When volatility increased, my usually "safe" stops were being hit by normal market action. This is obviously not sensible. But it led me to think about why I use stops at all, since if the market does not do what I expect after entering trade, and I consider it is no longer worthwhile to hold, I can get flat in a single click.

Are stops really more to do with fear; perhaps even attempts at controlled gambling, than as a tool belonging to a serious and profitable trading business?
Hypothesis: a profitable trading strategy can be rendered ineffective by incorrect stop placement

Risk management:
most are told by third party educational vendors to use stop to manage risk. Yet most lose. Add in trading with fear due to being undercapitalised/overleveraged or not understanding the market well enough, and it is simple to see why most do not succeed. Stops are not and cannot be a substitute for risk management.

My risk management now consists of the following:
-understanding the market and my strategy (this is #1 - without this, its attempting to add risk management to something which is, in polite terms, guessing)
-larger account size (I had previously considered that $4,000 was enough to trade 1 lot futures - now I think $25,000 is the minimum for the products I trade)
-therefore not overleveraged/undercapitalised
-keeping risk constant per trade (the contracts I trade are $5, $10 or $12.50 per tick, the volatility varies, and I want to risk the same % of account per trade)
-emergency stops to close out positions in case of e.g. flash crash but they should not be hit in normal trading and not relied on to take me out of position should it be wrong
-maximum position size per product and overall to limit max exposure

I want to write more about keeping risk constant per trade. I was wanting to risk, having small account, only $2-300 per trade. However, some markets I can enter and know if I am correct within 10-15 ticks, and other times market volatility is higher. I knew something was wrong when:

-some profits would be $800, others $200
-some losses would be $100, others $400
-some trades which would make $1200 if I risked $6-800 couldn't be taken at all due account size

So I worked out how much it would be to equalise risk. Risking 20 ticks on 4 lots = risking 80 ticks on 1 lot. With $25,000 equity, I can aim to risk around $800 per trade, and adjust the contract size accordingly. This means I get the same risk profile for each trade whether trading slow calm markets (euro/usd) or fast markets (gold, natural gas).

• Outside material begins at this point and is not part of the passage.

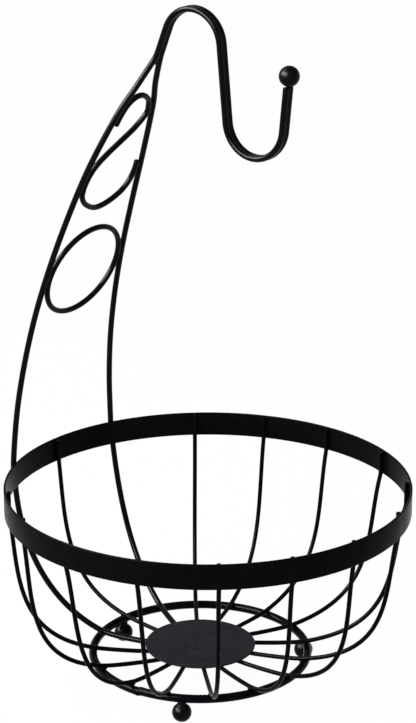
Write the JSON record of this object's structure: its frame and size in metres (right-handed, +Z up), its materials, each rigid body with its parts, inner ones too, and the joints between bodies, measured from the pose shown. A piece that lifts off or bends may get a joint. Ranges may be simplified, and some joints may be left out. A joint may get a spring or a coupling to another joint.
{
  "type": "fruit bowl with banana hanger",
  "caption": "Black wire fruit bowl with a flat rim band, round floor plate, ball feet and a curved two-wire banana hanger with an oval and a scroll.",
  "frame": {"origin": "on the rim band's axis, on the surface that the ball feet stand on", "axes": "+Z up, +Y towards the hanger at the back, -Y the way the hook reaches, +X to the right seen from the hook's side"},
  "size_m": [0.271, 0.271, 0.4551],
  "materials": {
    "black_coat": "black powder coat, satin",
    "plate_coat": "black powder coat, satin"
  },
  "bodies": {
    "root": {"rim_band": "black_coat", "rib_01": "black_coat", "rib_02": "black_coat", "rib_03": "black_coat", "rib_04": "black_coat", "rib_05": "black_coat", "rib_06": "black_coat", "rib_07": "black_coat", "rib_08": "black_coat", "rib_09": "black_coat", "rib_10": "black_coat", "rib_11": "black_coat", "rib_12": "black_coat", "rib_13": "black_coat", "rib_14": "black_coat", "hanger_wire_left": "black_coat", "hanger_wire_right": "black_coat", "oval_ring": "black_coat", "scroll": "black_coat", "hook_ball": "black_coat", "base_ring": "black_coat", "centre_plate": "plate_coat", "foot_ball_1": "black_coat", "foot_ball_2": "black_coat", "foot_ball_3": "black_coat"}
  },
  "joints": []
}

This also means I can reduce position size when markets are more volatile. Most will blow up doing this if they do not have a clear model for the expected future price move. This only works if the profits taken with the larger risk are worthwhile. If I'm risking 50 ticks I want at least 50 ticks profit when the trade works out.

I'm also thinking in terms of "units of risk". I risk as close to $800 per trade as I can. $800 = 1R. I am expecting minimum profit of 1R per trade. I find that I'll gross around 1R per day traded. This means in practice I can earn around $1k for every $25k deployed per trading day. This number will adjust with volatility, but the key is that when volatility goes down, lot size will increase to have the same dollar risk per trade.

A small account, say $5k, with a limit of 1 lot and trying not to risk more than 250-300 per trade does not have this flexibility, which makes it challenging to trade multiple products.

Any feedback? How are others managing risk? Do you agree with my observations about stops? If you don't use stops to manage risk, then how do you manage it? There is little written for retail traders about this, and its obvious that the "use stops", "risk 2%", etc aren't optimum or even useful.

(and for those wondering, 1 May I made a mistake with the execution of my strategy. Have done some work on it, not likely to happen again. This was simply human error.)